What has been the experience of being a father?
It has been the most amazing and most interesting roller coaster. It’s the most incredible thing that has happened to me. The process of being a parent is what you learn from the most; it is the greatest lesson that life has given me.

Did you have to change diapers?
All. Absolutely, everything.

In what environment would you like your children to grow up in?
I would love for him to live in a society that can respect differences, that values differences. I think that at this moment we are living in a very dark moment (…). It’s something else to open a newspaper or a magazine and realize the chaos in which we are experiencing. I am sure that, at some point, when we’ve gone through all this, we will return to a better time, and I hope that my son can witness a more respectful world.

Do you think we can consciously change, return to better times?
Yes, I think so. I believe that the generations to come will learn from the mistakes that we have made. And I think that absolutely, all generations do it (…). I hope we do not go back to the point where we are now. It is such a peculiar world in which we find ourselves at the moment (…). It has been a year full of changes to which we must adapt, and in those changes there are many lessons. I think it has been a very complicated year (…) with so many situations that have happened, since the earthquake, the hurricanes, Trump, all these movements that have happened in Europe —almost, almost scratching the surface of fascism. It has been an extremely hard year. Again, I hope we never return to times like these.

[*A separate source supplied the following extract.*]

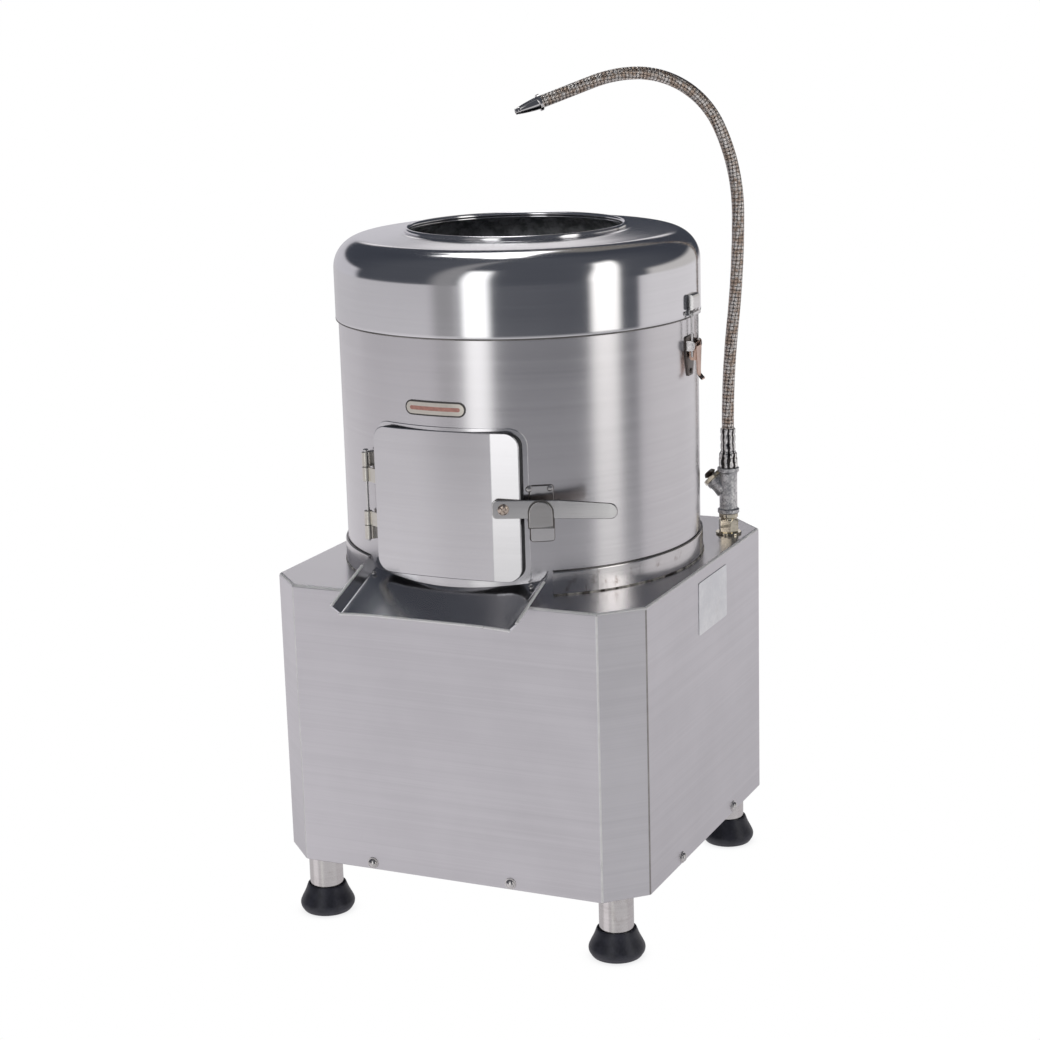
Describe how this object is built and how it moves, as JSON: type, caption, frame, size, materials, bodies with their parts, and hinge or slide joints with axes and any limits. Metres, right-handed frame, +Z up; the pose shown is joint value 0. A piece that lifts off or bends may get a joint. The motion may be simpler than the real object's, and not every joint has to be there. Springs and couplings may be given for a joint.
{
  "type": "electric potato peeler",
  "caption": "Abrasive drum peeler on a four-legged cabinet, with clamped lid, hinged outlet door, chute and gooseneck water spray.",
  "frame": {"origin": "on the floor, in the middle of the four feet and under the drum's axis", "axes": "+Z up along the drum's axis, -Y towards the front with the outlet door, +X to the machine's right as seen from the front"},
  "size_m": [0.4815, 0.5249, 0.9334],
  "materials": {
    "brushed_sheet": "brushed",
    "polished_sheet": "satin polished",
    "bright_hardware": "satin",
    "dark_steel": "satin",
    "grey_iron": "painted, satin",
    "black_rubber": "matt",
    "brass_fitting": "satin",
    "cast_disc": "cast",
    "grit": "rough grit",
    "braided_hose": "braided",
    "black_plastic": "fine grain",
    "green_plastic": "gloss",
    "red_plastic": "gloss",
    "white_label": "printed film",
    "badge_plate": "satin",
    "cream_plastic": "moulded"
  },
  "bodies": {
    "cabinet": {"base_housing": "brushed_sheet", "back_panel": "brushed_sheet", "deck_plate": "brushed_sheet", "access_panel": "brushed_sheet", "drum_shell": "brushed_sheet", "drum_band": "brushed_sheet", "door_frame": "brushed_sheet", "chute": "brushed_sheet", "drum_floor": "brushed_sheet", "leg_tubes": "bright_hardware", "edge_bolts": "bright_hardware", "access_screws": "bright_hardware", "hinge_knuckles": "bright_hardware", "hinge_pin": "bright_hardware", "latch_keeper": "bright_hardware", "toggle_bases": "bright_hardware", "valve_body": "bright_hardware", "drain_pipe": "bright_hardware", "drive_bolts": "bright_hardware", "shaft_bearings": "bright_hardware", "base_frame": "dark_steel", "motor_tray": "dark_steel", "motor_body": "grey_iron", "terminal_box": "grey_iron", "bearing_housing": "grey_iron", "rubber_feet": "black_rubber", "drive_belt": "black_rubber", "shaft_seal": "black_rubber", "water_nipple": "brass_fitting", "valve_gland": "brass_fitting", "abrasive_liner": "grit", "switch_box": "black_plastic", "cable_gland": "black_plastic", "rating_plate": "white_label", "name_badge": "badge_plate", "run_capacitor": "cream_plastic"},
    "disc": {"main_shaft": "bright_hardware", "disc_pulley": "dark_steel", "peeling_disc": "cast_disc", "abrasive_layer": "grit", "disc_nut": "bright_hardware"},
    "rotor": {"motor_shaft": "bright_hardware", "motor_pulley": "dark_steel"},
    "door": {"door_panel": "brushed_sheet", "door_seal": "black_rubber", "latch_screw": "bright_hardware"},
    "latch": {"latch_bar": "bright_hardware"},
    "lid": {"lid_shell": "polished_sheet", "lid_seal": "black_rubber", "toggle_catches": "bright_hardware"},
    "right_lever": {"right_toggle_lever": "bright_hardware"},
    "right_loop": {"right_toggle_loop": "bright_hardware"},
    "left_lever": {"left_toggle_lever": "bright_hardware"},
    "left_loop": {"left_toggle_loop": "bright_hardware"},
    "spray": {"hose_ferrule": "bright_hardware", "spray_hose": "braided_hose", "spray_nozzle": "bright_hardware"},
    "knob": {"valve_knob": "black_rubber"},
    "start": {"start_button": "green_plastic"},
    "stop": {"stop_button": "red_plastic"}
  },
  "joints": [
    {"name": "disc_spin", "type": "hinge", "parent": "cabinet", "child": "disc", "pos_m": [0, 0, 0.41], "axis": [0, 0, 1], "continuous": true},
    {"name": "motor_spin", "type": "hinge", "parent": "cabinet", "child": "rotor", "pos_m": [0, 0.13, 0.26], "axis": [0, 0, 1], "continuous": true},
    {"name": "door_hinge", "type": "hinge", "parent": "cabinet", "child": "door", "pos_m": [-0.1035, -0.17927, 0.493], "axis": [0, 0, -1], "range_deg": [0, 130]},
    {"name": "latch_swing", "type": "hinge", "parent": "door", "child": "latch", "pos_m": [0.0685, -0.19904, 0.493], "axis": [0.3254, -0.9456, 0], "range_deg": [0, 80]},
    {"name": "lid_lift", "type": "slide", "parent": "cabinet", "child": "lid", "axis": [0, 0, 1], "range_m": [0, 0.1]},
    {"name": "right_lever_swing", "type": "hinge", "parent": "cabinet", "child": "right_lever", "pos_m": [0.20687, 0.00722, 0.64], "axis": [0.0349, -0.9994, 0], "range_deg": [0, 140]},
    {"name": "right_loop_swing", "type": "hinge", "parent": "right_lever", "child": "right_loop", "pos_m": [0.20687, 0.00722, 0.628], "axis": [0.0349, -0.9994, 0], "range_deg": [-140, 0]},
    {"name": "left_lever_swing", "type": "hinge", "parent": "cabinet", "child": "left_lever", "pos_m": [-0.20687, -0.00722, 0.64], "axis": [-0.0349, 0.9994, 0], "range_deg": [0, 140]},
    {"name": "left_loop_swing", "type": "hinge", "parent": "left_lever", "child": "left_loop", "pos_m": [-0.20687, -0.00722, 0.628], "axis": [-0.0349, 0.9994, 0], "range_deg": [-140, 0]},
    {"name": "hose_swivel", "type": "hinge", "parent": "cabinet", "child": "spray", "pos_m": [0.195, 0.145, 0.48], "axis": [0, 0, 1], "range_deg": [-60, 120]},
    {"name": "valve_turn", "type": "hinge", "parent": "cabinet", "child": "knob", "pos_m": [0.17803, 0.145, 0.45897], "axis": [-0.7071, 0, 0.7071], "range_deg": [0, 270]},
    {"name": "start_press", "type": "slide", "parent": "cabinet", "child": "start", "axis": [1, 0, 0], "range_m": [0, 0.004], "stiffness_N_per_m": 600},
    {"name": "stop_press", "type": "slide", "parent": "cabinet", "child": "stop", "axis": [1, 0, 0], "range_m": [0, 0.004], "stiffness_N_per_m": 600}
  ],
  "couplings": [
    {"joint": "motor_spin", "follows": "disc_spin", "ratio": 4},
    {"joint": "right_loop_swing", "follows": "right_lever_swing", "ratio": -1},
    {"joint": "left_loop_swing", "follows": "left_lever_swing", "ratio": -1}
  ]
}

After the unexpected cancellation of the Sense8, Netflix decided to film a special last episode that will last two hours; with filming to be done in Europe, Alfonso will work there the last months of 2017, with complications, because at the same time, he must be available for the filming of The Exorcist in Vancouver. Soon, he will be back in Mexico for the recordings of the fifth season of National Geographic’s the comedy program, La Ciencia de lo Absurdo, as well as to begin rehearsals for a play.